» **INSTRUCTION**: Identify and pull out each line of the entries in which "code" occurs.

+---+

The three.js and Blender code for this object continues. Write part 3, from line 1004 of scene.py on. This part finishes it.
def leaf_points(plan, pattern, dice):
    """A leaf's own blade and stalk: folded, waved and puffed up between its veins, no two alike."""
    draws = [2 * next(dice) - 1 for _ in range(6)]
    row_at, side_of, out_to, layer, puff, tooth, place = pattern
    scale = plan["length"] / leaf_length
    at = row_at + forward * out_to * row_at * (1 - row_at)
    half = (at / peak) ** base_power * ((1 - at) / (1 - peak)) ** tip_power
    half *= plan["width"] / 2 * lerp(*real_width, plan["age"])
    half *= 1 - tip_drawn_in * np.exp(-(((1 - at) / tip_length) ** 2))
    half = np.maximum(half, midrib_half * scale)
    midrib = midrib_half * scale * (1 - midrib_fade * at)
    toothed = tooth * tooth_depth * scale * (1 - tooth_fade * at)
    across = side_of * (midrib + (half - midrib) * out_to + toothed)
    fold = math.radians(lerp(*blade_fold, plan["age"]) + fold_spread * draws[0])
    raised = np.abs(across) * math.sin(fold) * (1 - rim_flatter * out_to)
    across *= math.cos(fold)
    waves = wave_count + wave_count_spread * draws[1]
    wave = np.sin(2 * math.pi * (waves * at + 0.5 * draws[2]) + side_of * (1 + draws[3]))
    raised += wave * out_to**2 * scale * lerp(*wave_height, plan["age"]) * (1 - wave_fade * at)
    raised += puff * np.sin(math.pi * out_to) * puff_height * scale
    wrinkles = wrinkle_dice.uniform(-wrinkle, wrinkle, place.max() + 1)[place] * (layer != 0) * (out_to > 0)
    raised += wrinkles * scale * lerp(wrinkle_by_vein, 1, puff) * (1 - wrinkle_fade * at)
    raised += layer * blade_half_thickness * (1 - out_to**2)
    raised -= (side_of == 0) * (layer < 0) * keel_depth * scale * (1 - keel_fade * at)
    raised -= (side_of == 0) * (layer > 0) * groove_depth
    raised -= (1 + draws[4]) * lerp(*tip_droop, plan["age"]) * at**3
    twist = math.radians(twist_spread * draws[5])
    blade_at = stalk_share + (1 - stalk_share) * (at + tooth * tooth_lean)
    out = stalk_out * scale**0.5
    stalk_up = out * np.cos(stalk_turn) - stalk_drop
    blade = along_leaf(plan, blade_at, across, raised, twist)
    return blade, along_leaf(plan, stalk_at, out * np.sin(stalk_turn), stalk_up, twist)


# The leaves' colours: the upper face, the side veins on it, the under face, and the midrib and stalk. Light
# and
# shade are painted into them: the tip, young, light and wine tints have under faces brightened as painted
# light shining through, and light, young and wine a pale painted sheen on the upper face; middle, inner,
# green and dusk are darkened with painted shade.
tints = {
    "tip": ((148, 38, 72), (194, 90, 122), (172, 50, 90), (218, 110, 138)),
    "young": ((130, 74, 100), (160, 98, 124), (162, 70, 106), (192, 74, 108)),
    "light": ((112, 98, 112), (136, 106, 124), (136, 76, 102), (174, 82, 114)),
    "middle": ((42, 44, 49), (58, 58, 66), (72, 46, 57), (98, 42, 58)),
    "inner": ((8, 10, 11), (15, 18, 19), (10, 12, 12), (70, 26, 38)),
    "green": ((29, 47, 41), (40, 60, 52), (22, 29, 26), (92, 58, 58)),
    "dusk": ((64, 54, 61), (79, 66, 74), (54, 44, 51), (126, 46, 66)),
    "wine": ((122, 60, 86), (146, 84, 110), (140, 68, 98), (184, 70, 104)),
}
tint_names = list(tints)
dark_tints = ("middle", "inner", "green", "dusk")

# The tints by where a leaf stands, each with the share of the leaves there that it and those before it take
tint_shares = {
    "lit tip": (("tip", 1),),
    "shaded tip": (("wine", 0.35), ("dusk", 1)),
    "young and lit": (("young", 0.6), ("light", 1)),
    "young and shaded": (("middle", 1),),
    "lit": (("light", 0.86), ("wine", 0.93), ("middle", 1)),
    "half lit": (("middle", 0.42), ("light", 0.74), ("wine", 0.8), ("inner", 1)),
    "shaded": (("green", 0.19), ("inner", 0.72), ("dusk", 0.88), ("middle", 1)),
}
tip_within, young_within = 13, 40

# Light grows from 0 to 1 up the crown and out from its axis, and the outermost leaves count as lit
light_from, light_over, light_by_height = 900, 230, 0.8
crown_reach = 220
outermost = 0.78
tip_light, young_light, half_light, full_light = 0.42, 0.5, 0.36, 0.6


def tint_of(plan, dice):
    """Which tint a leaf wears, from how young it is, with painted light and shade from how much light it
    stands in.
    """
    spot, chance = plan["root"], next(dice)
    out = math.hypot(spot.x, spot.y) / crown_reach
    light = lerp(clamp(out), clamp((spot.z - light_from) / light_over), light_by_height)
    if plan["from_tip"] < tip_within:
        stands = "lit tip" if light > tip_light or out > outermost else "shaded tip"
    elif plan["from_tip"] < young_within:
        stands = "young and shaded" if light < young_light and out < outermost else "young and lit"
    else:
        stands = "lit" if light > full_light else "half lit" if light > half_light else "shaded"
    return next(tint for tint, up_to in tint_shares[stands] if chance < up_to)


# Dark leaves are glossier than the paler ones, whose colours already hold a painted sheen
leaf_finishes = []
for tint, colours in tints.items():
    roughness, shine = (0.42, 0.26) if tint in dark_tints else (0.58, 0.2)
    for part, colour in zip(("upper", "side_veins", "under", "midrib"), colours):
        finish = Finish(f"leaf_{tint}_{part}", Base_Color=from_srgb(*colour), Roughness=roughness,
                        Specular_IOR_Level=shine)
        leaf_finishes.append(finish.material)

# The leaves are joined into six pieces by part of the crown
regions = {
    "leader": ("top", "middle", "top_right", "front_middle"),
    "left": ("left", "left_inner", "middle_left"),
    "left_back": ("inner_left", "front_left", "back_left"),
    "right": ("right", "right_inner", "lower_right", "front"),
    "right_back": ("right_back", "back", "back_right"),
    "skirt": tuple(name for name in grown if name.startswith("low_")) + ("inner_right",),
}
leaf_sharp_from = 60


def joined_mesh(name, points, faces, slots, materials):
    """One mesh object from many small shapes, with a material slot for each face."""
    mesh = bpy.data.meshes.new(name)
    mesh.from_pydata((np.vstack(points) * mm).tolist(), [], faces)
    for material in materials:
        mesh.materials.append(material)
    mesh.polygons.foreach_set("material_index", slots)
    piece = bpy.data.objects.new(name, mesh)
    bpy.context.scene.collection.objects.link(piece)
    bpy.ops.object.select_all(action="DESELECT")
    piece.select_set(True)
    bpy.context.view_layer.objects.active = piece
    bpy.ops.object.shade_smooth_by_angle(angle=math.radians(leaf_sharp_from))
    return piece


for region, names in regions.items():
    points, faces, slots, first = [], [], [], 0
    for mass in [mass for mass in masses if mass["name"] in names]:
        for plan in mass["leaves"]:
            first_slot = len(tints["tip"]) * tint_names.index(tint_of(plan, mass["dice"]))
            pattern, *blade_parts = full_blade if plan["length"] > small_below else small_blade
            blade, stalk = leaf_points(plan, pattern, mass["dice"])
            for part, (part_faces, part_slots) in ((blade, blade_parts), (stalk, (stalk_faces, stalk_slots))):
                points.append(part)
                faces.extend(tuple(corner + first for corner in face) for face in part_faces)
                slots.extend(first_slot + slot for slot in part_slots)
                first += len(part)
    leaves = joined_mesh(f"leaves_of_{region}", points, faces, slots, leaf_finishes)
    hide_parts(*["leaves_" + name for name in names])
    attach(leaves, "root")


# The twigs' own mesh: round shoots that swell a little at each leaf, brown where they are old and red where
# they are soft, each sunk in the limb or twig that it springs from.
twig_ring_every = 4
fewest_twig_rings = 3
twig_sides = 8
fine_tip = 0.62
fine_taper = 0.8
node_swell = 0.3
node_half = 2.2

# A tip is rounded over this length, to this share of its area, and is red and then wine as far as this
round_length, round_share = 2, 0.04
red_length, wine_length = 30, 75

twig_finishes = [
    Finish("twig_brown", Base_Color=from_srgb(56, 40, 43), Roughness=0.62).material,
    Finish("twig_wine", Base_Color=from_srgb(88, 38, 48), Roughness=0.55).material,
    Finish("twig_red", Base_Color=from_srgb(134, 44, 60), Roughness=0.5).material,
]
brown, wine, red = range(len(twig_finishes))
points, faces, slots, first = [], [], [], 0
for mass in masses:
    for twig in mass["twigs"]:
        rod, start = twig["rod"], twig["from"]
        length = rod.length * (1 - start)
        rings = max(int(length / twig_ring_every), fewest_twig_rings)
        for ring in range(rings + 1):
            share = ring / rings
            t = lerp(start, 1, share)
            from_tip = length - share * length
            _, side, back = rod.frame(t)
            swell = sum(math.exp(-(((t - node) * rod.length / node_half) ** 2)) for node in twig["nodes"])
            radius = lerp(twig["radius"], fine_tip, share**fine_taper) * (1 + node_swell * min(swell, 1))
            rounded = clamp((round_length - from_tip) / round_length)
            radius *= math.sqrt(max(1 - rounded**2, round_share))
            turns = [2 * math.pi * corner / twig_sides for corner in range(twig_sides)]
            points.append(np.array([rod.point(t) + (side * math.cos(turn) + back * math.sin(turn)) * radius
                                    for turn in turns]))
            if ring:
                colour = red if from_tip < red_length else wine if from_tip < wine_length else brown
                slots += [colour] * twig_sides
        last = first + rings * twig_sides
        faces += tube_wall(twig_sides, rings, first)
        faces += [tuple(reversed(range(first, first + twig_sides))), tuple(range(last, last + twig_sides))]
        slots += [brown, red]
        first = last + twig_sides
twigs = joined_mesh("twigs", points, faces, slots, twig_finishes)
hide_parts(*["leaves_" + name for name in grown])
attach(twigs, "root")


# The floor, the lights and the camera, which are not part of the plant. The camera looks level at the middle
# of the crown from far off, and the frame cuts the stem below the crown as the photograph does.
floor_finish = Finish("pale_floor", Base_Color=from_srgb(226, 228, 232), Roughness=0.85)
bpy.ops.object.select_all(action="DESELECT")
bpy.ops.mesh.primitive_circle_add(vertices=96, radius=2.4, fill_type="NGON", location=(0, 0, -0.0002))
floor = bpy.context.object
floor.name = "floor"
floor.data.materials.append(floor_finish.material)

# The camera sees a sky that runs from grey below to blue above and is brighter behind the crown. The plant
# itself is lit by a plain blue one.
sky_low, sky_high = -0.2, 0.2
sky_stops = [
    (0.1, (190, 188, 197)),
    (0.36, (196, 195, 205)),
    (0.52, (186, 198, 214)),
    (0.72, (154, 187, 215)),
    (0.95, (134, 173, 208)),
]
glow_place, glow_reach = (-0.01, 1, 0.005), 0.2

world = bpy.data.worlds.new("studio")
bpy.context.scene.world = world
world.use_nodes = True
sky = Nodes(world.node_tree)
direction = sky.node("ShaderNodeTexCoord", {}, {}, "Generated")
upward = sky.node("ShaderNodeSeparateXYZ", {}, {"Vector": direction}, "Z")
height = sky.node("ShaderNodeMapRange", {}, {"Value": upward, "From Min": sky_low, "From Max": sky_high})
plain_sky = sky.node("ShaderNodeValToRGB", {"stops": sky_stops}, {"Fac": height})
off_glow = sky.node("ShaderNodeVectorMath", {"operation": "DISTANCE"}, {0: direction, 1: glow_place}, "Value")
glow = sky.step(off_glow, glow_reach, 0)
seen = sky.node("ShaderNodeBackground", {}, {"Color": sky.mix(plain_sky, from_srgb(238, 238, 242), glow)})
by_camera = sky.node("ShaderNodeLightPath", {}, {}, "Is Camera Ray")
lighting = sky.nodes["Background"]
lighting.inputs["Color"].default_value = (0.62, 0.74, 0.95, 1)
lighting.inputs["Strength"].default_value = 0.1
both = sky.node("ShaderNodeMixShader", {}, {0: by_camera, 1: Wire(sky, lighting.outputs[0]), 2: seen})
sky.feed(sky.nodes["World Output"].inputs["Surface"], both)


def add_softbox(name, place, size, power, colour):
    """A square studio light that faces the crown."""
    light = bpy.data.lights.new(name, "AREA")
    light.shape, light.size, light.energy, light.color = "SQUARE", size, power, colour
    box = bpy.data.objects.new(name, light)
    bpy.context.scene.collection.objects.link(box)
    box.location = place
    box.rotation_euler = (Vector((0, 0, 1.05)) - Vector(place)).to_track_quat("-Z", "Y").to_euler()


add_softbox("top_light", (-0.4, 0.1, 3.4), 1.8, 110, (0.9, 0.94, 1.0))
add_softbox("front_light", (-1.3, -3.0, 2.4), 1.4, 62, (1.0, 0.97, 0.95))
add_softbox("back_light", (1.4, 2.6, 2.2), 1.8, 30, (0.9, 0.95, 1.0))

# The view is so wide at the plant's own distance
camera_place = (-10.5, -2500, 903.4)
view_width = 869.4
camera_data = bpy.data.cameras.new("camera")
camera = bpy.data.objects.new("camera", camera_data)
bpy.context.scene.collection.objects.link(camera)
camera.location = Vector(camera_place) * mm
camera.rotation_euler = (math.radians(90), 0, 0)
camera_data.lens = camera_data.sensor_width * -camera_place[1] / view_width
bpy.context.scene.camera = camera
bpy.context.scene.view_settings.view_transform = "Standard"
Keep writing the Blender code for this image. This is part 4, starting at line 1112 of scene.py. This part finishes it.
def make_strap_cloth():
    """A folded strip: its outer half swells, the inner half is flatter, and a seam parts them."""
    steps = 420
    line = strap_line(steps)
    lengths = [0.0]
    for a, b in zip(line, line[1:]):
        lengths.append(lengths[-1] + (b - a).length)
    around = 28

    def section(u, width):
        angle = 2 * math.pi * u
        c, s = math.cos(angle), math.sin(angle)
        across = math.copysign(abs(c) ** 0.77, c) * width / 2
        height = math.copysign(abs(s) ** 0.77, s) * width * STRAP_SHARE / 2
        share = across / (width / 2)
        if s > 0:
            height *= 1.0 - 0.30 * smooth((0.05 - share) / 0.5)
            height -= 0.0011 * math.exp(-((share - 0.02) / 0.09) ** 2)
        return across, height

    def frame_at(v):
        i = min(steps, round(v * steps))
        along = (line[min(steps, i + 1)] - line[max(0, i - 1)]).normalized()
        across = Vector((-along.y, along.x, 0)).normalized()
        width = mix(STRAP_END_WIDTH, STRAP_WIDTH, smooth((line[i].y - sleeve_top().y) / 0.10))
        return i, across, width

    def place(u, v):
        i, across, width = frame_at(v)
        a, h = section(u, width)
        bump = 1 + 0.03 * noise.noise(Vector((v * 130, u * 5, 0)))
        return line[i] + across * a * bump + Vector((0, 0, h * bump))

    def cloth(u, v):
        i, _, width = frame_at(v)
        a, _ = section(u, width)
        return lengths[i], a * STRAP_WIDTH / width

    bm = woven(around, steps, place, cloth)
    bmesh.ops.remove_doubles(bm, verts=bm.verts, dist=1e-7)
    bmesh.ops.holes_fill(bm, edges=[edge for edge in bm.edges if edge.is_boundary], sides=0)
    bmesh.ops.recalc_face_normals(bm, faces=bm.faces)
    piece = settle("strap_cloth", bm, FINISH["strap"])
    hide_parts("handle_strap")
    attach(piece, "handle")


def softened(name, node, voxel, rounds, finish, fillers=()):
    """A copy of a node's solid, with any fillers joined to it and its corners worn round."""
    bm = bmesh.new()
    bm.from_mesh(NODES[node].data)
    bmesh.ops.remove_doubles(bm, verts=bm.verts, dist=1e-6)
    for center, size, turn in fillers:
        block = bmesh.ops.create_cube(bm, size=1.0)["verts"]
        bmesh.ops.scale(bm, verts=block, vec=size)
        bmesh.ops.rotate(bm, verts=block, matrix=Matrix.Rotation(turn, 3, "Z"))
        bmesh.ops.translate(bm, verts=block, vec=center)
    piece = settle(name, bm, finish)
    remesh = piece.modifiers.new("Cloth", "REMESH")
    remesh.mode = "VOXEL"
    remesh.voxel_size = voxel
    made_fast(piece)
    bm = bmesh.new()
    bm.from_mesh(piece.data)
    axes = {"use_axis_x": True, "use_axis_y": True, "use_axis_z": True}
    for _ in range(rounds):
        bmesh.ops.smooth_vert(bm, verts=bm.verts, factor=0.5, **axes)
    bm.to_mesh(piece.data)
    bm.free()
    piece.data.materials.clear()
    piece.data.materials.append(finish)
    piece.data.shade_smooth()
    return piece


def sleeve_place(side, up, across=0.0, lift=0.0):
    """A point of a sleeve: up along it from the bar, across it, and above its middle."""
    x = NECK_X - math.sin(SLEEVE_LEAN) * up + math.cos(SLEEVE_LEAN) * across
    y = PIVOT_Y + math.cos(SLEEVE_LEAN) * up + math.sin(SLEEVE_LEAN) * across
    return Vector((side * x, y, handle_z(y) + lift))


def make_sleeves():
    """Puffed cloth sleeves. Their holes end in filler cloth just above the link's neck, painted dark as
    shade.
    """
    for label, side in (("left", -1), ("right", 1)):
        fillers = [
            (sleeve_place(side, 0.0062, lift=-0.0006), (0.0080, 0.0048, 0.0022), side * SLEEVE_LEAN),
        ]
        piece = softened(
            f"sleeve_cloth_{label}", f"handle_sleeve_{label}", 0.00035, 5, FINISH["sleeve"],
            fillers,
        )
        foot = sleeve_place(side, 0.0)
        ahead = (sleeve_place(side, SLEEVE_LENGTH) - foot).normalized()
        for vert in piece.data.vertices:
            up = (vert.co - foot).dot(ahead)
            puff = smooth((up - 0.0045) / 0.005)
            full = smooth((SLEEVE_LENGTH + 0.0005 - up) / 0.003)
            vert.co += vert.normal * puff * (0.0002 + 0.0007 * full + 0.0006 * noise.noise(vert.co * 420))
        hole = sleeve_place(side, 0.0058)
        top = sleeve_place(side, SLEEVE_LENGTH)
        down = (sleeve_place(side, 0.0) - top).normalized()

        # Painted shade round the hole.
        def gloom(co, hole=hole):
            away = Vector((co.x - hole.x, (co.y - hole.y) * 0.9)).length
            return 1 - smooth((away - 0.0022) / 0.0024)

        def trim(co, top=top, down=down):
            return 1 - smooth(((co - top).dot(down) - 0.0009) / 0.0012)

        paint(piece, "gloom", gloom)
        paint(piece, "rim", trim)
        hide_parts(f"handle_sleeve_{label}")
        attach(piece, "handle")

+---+

» **SOLUTION TO THE PROBLEM**:
The three.js and Blender code for this object continues. Write part 3, from line 1004 of scene.py on. This part finishes it.
Keep writing the Blender code for this image. This is part 4, starting at line 1112 of scene.py. This part finishes it.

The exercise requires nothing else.